China — investing to exploit. Since China’s rise to the top of global capitalist wealth, its state-owned and private enterprises have been increasingly aggressive throughout Africa. The primary aim has been to secure the huge reserves of oil and minerals found in many African countries, and build roads, airports and ports to export the goods from source countries.

There are over 2,000 private Chinese firms now operating in Africa. China is now Africa’s largest export market. But as China’s economy cools — its domestic production is not expected to grow this year — Africa will take a direct hit.

China’s role in Africa underscores the paradoxical nature of global capitalism. China needs Africa’s resources and markets to fuel its economic growth. But already it cannot employ enough Chinese workers domestically, so it sends an estimated 500,000 Chinese workers to labor in Africa. The world in recession cannot buy all that China needs to produce and sell, which in turn will impede capital growth in Africa. And so goes the vicious cycle. The sacred “growth” of capitalist economies leads not to development and fair exchange, but to decay and misery.
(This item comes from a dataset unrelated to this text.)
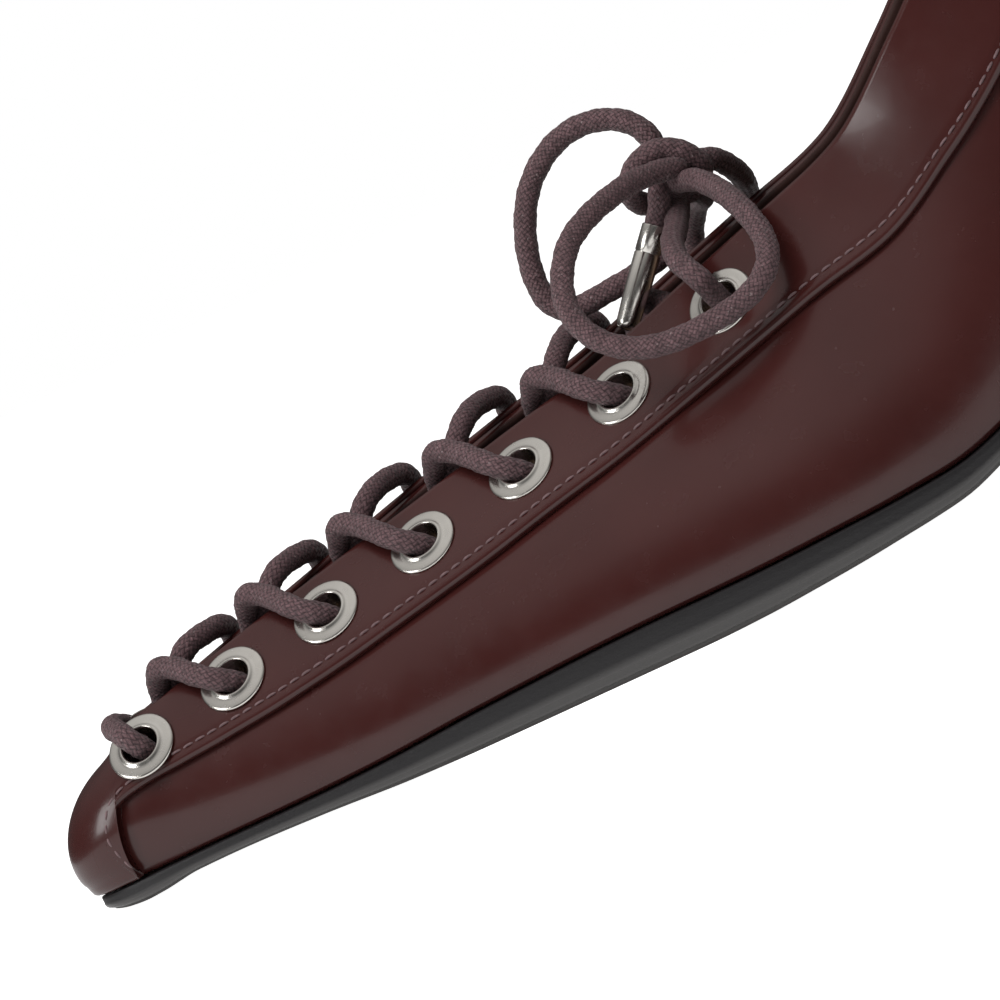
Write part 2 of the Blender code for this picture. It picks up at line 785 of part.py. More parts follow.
def edge_at(x, side):
    """Edge point and the wall's normal there, at a distance from the tip."""
    xs = column(EDGE_COLUMNS, EDGE, "x")
    places = column(EDGE_COLUMNS, EDGE, "edge_x")
    u = np.array(around(np.interp(x, places, xs), side))
    return edge_point(u), wall_normal(u, np.array(0.97))


def middle_between(x):
    """The point half way between the two edges, at a distance from the tip."""
    return (edge_at(x, -1)[0] + edge_at(x, 1)[0]) / 2


def crossing_route(index, side, seats):
    """One strand: from outside its own eyelet, over the edge, and in to the eyelet before, opposite."""
    centre, normal, _ = seats[(index, side)]
    other, other_normal, _ = seats[(index - 1, -side)]
    pitch = centre[0] - other[0]
    own, own_normal = edge_at(centre[0] - 0.24 * pitch, side)
    above, _ = edge_at(centre[0] - 0.34 * pitch, side)
    opposite, opposite_normal = edge_at(centre[0] - 0.78 * pitch, -side)
    return [
        centre + normal * (ABOVE_EYELET + 0.1),
        centre + normal * (ABOVE_EYELET + 0.5) + (own - centre) * 0.4,
        own + own_normal * (OVER + 0.9),
        above + np.array([0.0, 0.0, OVER + 0.3]),
        middle_between(centre[0] - 0.55 * pitch) + np.array([0.0, side * 0.1, 0.6]),
        opposite - opposite_normal * (BELOW_WALL + 0.8) + np.array([0.0, 0.0, -0.4]),
        other - other_normal * (BELOW_EYELET + 0.9),
    ]


def inner_route(index, side, seats):
    """One strand of the last crossing, inside the shoe, from the eyelet before to the top eyelet."""
    centre, normal, _ = seats[(index, side)]
    other, other_normal, _ = seats[(index - 1, -side)]
    start = other - other_normal * (BELOW_EYELET + 1.0)
    end = centre - normal * (BELOW_EYELET + 1.0)
    peak = middle_between((centre[0] + other[0]) / 2) + np.array([0.0, 0.0, -2.6])
    return [start, start * 0.5 + peak * 0.5, peak, end * 0.5 + peak * 0.5, end]


def joined_strands(name, first, second):
    """Two crossing strands as one solid."""
    strand = tube_object(name, flowing(first, 3.0), CORD_RADIUS, "cotton")
    over = tube_object(name + "_over", flowing(second, 3.0), CORD_RADIUS, "cotton")
    over.hide_render = True
    over.display_type = "WIRE"
    cut(strand, over, "UNION")


def make_bar(seats):
    """The first run of lace, across the outside from one first eyelet to the other."""
    points = []
    for side in (-1, 1):
        centre, normal, _ = seats[(0, side)]
        edge, edge_normal = edge_at(centre[0] + 0.5, side)
        leg = [
            centre + normal * (ABOVE_EYELET + 0.6),
            centre + normal * (ABOVE_EYELET + 1.2) + (edge - centre) * 0.4,
            edge + edge_normal * (OVER + 0.8),
        ]
        points += leg if side < 0 else leg[::-1]
    tube_object("lace_bar", flowing(points, 2.6), CORD_RADIUS, "cotton")


# Routes of the lace above the top eyelets, as points (x, y, z) in the last's millimetres
NEAR_LEAD = [
    (108.3, -23.2, 43.4),
    (106.9, -20.6, 46.6),
    (107.2, -15.6, 49.0),
    (108.6, -9.6, 50.6),
    (109.0, -7.4, 51.2),
]
FAR_LEAD = [
    (109.4, 23.0, 44.4),
    (110.8, 22.0, 48.4),
    (112.9, 17.4, 51.6),
    (113.9, 11.6, 52.2),
    (113.9, 6.6, 52.9),
    (113.0, 3.2, 53.9),
]
NEAR_LOOP = [
    (112.7, -6.5, 55.5),
    (113.8, -8.8, 55.1),
    (115.3, -11.8, 53.5),
    (116.7, -16.7, 51.0),
    (117.8, -21.2, 47.8),
    (118.2, -24.4, 44.4),
    (117.2, -27.0, 41.6),
    (115.0, -28.6, 39.7),
    (112.0, -29.2, 38.5),
    (108.2, -29.4, 37.9),
    (104.1, -29.4, 37.7),
    (100.3, -29.2, 38.0),
    (96.6, -29.0, 39.2),
    (93.4, -28.4, 41.6),
    (91.7, -27.6, 44.3),
    (91.1, -26.6, 47.1),
    (91.6, -25.2, 50.1),
    (92.9, -23.4, 52.7),
    (95.2, -20.8, 55.3),
    (98.9, -17.5, 57.2),
    (103.3, -13.5, 58.3),
    (106.6, -10.0, 58.6),
    (109.8, -7.2, 58.3),
]
FAR_LOOP = [
    (110.9, 1.7, 62.5),
    (109.8, 2.4, 65.2),
    (107.3, 3.6, 67.3),
    (103.3, 5.0, 68.4),
    (99.3, 6.2, 67.8),
    (95.6, 7.0, 65.8),
    (92.9, 7.3, 63.2),
    (90.7, 7.4, 59.6),
    (89.2, 7.2, 55.5),
    (88.6, 6.9, 51.3),
    (89.1, 6.4, 48.4),
    (90.6, 5.8, 46.8),
    (93.0, 5.2, 46.3),
    (96.4, 4.4, 46.5),
    (100.1, 3.6, 46.8),
    (103.8, 3.0, 47.3),
    (107.0, 2.8, 48.4),
    (109.6, 2.7, 51.4),
]
NEAR_TAIL = [
    (107.9, -5.1, 53.9),
    (107.2, -5.2, 52.9),
]
FAR_TAIL = [
    (115.3, 3.2, 57.3),
    (117.4, 5.2, 56.4),
    (118.9, 9.0, 54.6),
    (119.8, 13.2, 52.8),
    (120.0, 18.6, 50.9),
    (119.7, 22.0, 48.5),
]
KNOT_CENTRE = (111.4, -1.3, 57.1)
KNOT_REACH = (5.2, 4.7, 4.7)
AGLET_LENGTH = 14.5
AGLET_RADIUS = 1.6
AGLET_SIDES = 12
KNOT_SIDES = 12
NEAR_AGLET_WAY = (-10.0, -0.8, -11.3)
FAR_AGLET_WAY = (-1.0, 4.2, -9.6)


def make_cord(name, route):
    """A stretch of free lace as a round curve with closed ends."""
    points = stretch(flowing(route, 7.0)) * MM
    curve = bpy.data.curves.new(name, "CURVE")
    curve.dimensions = "3D"
    curve.bevel_depth = CORD_RADIUS * MM
    curve.bevel_resolution = 2
    curve.use_fill_caps = True
    line = curve.splines.new("POLY")
    line.points.add(len(points) - 1)
    for slot, point in zip(line.points, points):
        slot.co = (*point, 1.0)
    add_object(name, curve, "cotton")


def make_knot():
    """The knot's outer form, a lumpy closed ball."""
    rings, count = [], KNOT_SIDES
    for turn in np.radians(np.linspace(-70, 70, 5)):
        spin = 2 * math.pi * np.arange(count) / count
        swell_out = 1 + 0.08 * np.cos(3 * spin + turn)
        spoke = np.column_stack([np.cos(spin) * swell_out, np.sin(spin) * swell_out, np.zeros(count)])
        ring = spoke * math.cos(turn) + np.array([0, 0, math.sin(turn)])
        rings.append(np.array(KNOT_CENTRE) + ring * KNOT_REACH)
    faces = ring_faces(len(rings), count, closed=False)
    faces.append(list(range(count)))
    last = (len(rings) - 1) * count
    faces.append(list(range(last, last + count)))
    mesh_object("lace_knot", np.concatenate(rings), faces, "cotton")


def make_aglet(name, route, way):
    """The metal end of the lace, past the cord's own end: a sleeve with a groove and a rounded tip."""
    way = np.array(way) / np.linalg.norm(way)
    start = np.array(route[-1]) + way * (GAP + 1.1)
    side = np.cross(way, [0.0, 1.0, 0.0])
    side /= np.linalg.norm(side)
    profile = (
        (0.0, AGLET_RADIUS),
        (0.24, AGLET_RADIUS),
        (0.26, AGLET_RADIUS - 0.25),
        (0.28, AGLET_RADIUS),
        (0.93, AGLET_RADIUS - 0.15),
        (1.0, AGLET_RADIUS - 0.7),
    )
    rings = [
        turned_ring(start, way, side, radius, share * AGLET_LENGTH, AGLET_SIDES)
        for share, radius in profile
    ]
    faces = ring_faces(len(rings), AGLET_SIDES, closed=False)
    faces.append(list(range(AGLET_SIDES)))
    last = (len(rings) - 1) * AGLET_SIDES
    faces.append(list(range(last, last + AGLET_SIDES)))
    mesh_object(name, np.concatenate(rings), faces, "nickel")


def stand_over_origin(cords):
    """Move every piece so that the middle of the shoe's length and width, cords apart, is the origin."""
    solids = [made for made in bpy.data.objects if made.name not in cords and not made.hide_render]
    corners = np.concatenate([[v.co[:] for v in made.data.vertices] for made in solids])
    low, high = corners.min(axis=0), corners.max(axis=0)
    shift = Matrix.Translation((-(low[0] + high[0]) / 2, -(low[1] + high[1]) / 2, -low[2]))
    for made in bpy.data.objects:
        made.data.transform(shift)


def main():
    """Build every piece and stand the shoe over the origin."""
    for old in list(bpy.data.objects):
        bpy.data.objects.remove(old, do_unlink=True)
    upper = make_upper()
    path = facing_path(facing_edge())
    facing = make_facing(path)
    make_outsole()
    make_insole()
    make_heel()
    make_heel_tip()
    seats = {(i, side): eyelet_seat(i, side) for i in range(len(EYELETS)) for side in (-1, 1)}
    cutter = make_hole_cutter([seats[key] for key in sorted(seats)])
    cut(upper, cutter)
    cut(facing, cutter)
    for (index, side), seat in seats.items():
        make_eyelet(f"eyelet_{'l' if side < 0 else 'm'}{index + 1}", seat)
    make_bar(seats)
    for index in range(1, len(EYELETS) - 1):
        strands = [crossing_route(index, side, seats) for side in (1, -1)]
        joined_strands(f"lace_cross_{index + 1}", *strands)
    last = len(EYELETS) - 1
    joined_strands(f"lace_cross_{last + 1}", *[inner_route(last, side, seats) for side in (1, -1)])
    cords = {
        "lace_lead_l": NEAR_LEAD,
        "lace_lead_m": FAR_LEAD,
        "lace_loop_near": NEAR_LOOP,
        "lace_loop_far": FAR_LOOP,
        "lace_tail_l": NEAR_TAIL,
        "lace_tail_m": FAR_TAIL,
    }
    for name, route in cords.items():
        make_cord(name, route)
    make_knot()
    make_aglet("aglet_l", NEAR_TAIL, NEAR_AGLET_WAY)
    make_aglet("aglet_m", FAR_TAIL, FAR_AGLET_WAY)
    stand_over_origin((*cords, "lace_knot", "aglet_l", "aglet_m"))


main()
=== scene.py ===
"""Lace up heel: the looks of a pointed leather pump, laced over the instep.

Shapes are worked out in millimetres of the last, with x measured back from the tip of the toe, the
wearer's left at -y and the ground at z = 0, and are moved to the packed model's frame in metres.
"""

import math

import bpy
import numpy as np
from bpy.props import FloatProperty, FloatVectorProperty, PointerProperty
from mathutils import Matrix, Vector


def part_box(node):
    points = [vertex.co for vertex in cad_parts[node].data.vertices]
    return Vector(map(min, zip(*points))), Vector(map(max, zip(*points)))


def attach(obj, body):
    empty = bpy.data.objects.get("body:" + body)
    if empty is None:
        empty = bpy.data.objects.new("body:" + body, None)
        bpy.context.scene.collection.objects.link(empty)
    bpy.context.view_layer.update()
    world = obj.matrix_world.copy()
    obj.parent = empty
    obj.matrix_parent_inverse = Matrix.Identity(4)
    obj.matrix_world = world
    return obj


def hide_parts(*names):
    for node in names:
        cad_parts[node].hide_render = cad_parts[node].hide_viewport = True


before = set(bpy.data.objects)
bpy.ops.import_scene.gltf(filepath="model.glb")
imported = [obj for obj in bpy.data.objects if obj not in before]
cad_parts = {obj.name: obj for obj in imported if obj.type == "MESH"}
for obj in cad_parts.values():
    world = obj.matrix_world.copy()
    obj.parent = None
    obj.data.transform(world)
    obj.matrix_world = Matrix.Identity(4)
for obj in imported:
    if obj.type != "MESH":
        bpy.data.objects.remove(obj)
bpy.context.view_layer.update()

bl_info = {
    "name": "Lace Up Heel",
    "version": (1, 0, 0),
    "blender": (4, 5, 0),
    "location": "View3D > Sidebar > Heel",
    "description": "Builds a laced leather pump around its packed solids",
    "category": "Object",
}

MM = 0.001
GAP = 0.3
WALL = 1.6
LAST_LENGTH = 258.0
LENGTH = 260.5
CORD_DIAMETER = 3.5
SOLE_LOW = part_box("outsole")[0]
LATERAL_REACH = 39.0
SHIFT = np.array([SOLE_LOW[0] * 1000, SOLE_LOW[1] * 1000 + LATERAL_REACH, 0.0])

# Outline of the sole seen from above: half widths outward and inward of the long axis
OUTLINE_COLUMNS = ("x", "lateral", "medial")
OUTLINE = [
    (0, 0.0, 0.0),
    (4, 6.2, 6.0),
    (8, 8.6, 8.2),
    (15, 11.6, 11.0),
    (30, 16.8, 15.6),
    (45, 21.6, 19.8),
    (60, 26.2, 24.0),
    (75, 30.6, 28.2),
    (90, 34.6, 32.2),
    (105, 37.6, 35.0),
    (118, 39.0, 35.6),
    (130, 38.6, 33.6),
    (142, 36.6, 30.0),
    (158, 32.4, 25.2),
    (178, 28.0, 22.2),
    (198, 26.6, 23.2),
    (218, 27.2, 25.4),
    (236, 25.8, 25.2),
    (250, 19.2, 19.0),
    (258, 0.0, 0.0),
]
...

Many imperialists — one goal. French, U.S., Chinese and other imperialists each have their self-interests, but in the end they agree on one thing — rescue capitalism. They need Africa’s resources which include all the raw materials needed for modern warfare. They need a new cheap-labor manufacturing oasis for foreign businesses, now lessening in China because of workers’ angry resistance. Most importantly, they need social stability. What they don’t need is rebellion and revolution!

Imperialists will cooperate with each other when necessary, and one-up each other when possible. They would prefer façades of democracy and mild corruption to stabilize society. However, they will do anything to discredit rebellions as “terrorists” and “Al Qaida-linked,” or crush them with overwhelming military power.

Only a massive, class-conscious movement that crosses borders and defends the rights and needs of all ethnic and cultural minorities can rally and integrate the working people, farmers and nomads of Africa to counteract their foreign and domestic dictators.

No imperialist troops in Mali!

Down with the reactionary regime in Bamako, Mali’s capital.

Shut down all U.S. military and drone bases in Africa!

For a continent free of right-wing religious extremists and for equal treatment for women.

For rational, sustainable development of Africa planned and controlled by workers and farmers and nomads.